Młody Ukrainiec stracił rękę. Jego pracodawca został skazany na bezwzględne więzienie
Robert S. ma spędzić w więzieniu rok i sześć miesięcy.
Dmytro Shutak przyjechał do Wielkopolski na początku 2016 roku. Najpierw podjął pracę w Stęszewie, a później w jednej z firm w Wielichowie pod Grodziskiem Wielkopolskim. W kwietniu doszło do wypadku. Młody Ukrainiec pracował nielegalnie przy produkcji pojemników na owoce. Maszyna wciągnęła jego rękę. Konieczna była amputacja, bo na uratowanie ręki było już za późno. Mężczyzna twierdził, że po wypadku pracodawca i jego syn kazali mu kłamać, dopiero po pewnym czasie sprawa wyszła na jawa.

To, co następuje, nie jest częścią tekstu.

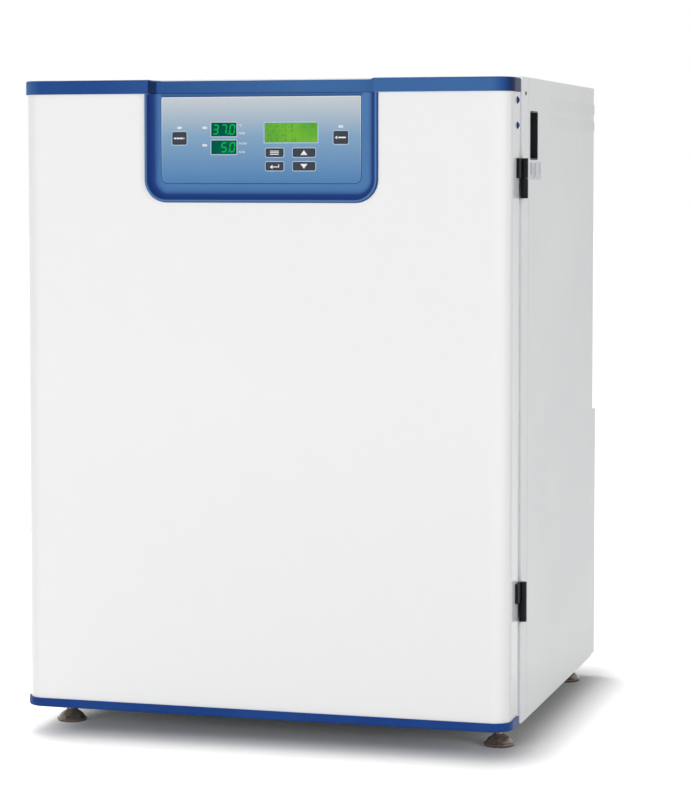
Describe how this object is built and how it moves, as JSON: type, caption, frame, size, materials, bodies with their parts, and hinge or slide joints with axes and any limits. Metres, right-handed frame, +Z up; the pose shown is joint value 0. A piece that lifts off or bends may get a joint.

Dziś w Sądzie Rejonowym w Grodzisku Wielkopolskim zapadł wyrok. Jak relacjonuje portal grodzisk.naszemiasto.pl właściciel firmy oskarżony o narażenie swojego pracownika na ciężki uszczerbek na zdrowiu został skazany na rok i sześć miesięcy pozbawienia wolności. Mężczyzna ma też zakaz prowadzenia dotychczasowej działalności gospodarczej przez pięć lat oraz karę grzywny w wysokości 200 stawek dziennych po 100 złotych. Robert S. musi też pokryć koszty sądowe.
To, czego doznał pokrzywdzony, to są straszne obrażenia - wskazywał cytowany przez portal grodzisk.naszemiasto.pl sędzia Szymon Pacia. Do wypadku doszło rano. Kodeks pracy mówi o niezwłocznym zawiadomieniu Inspekcji Pracy- dodał.
Obrońca oskarżonego zapowiedział apelację.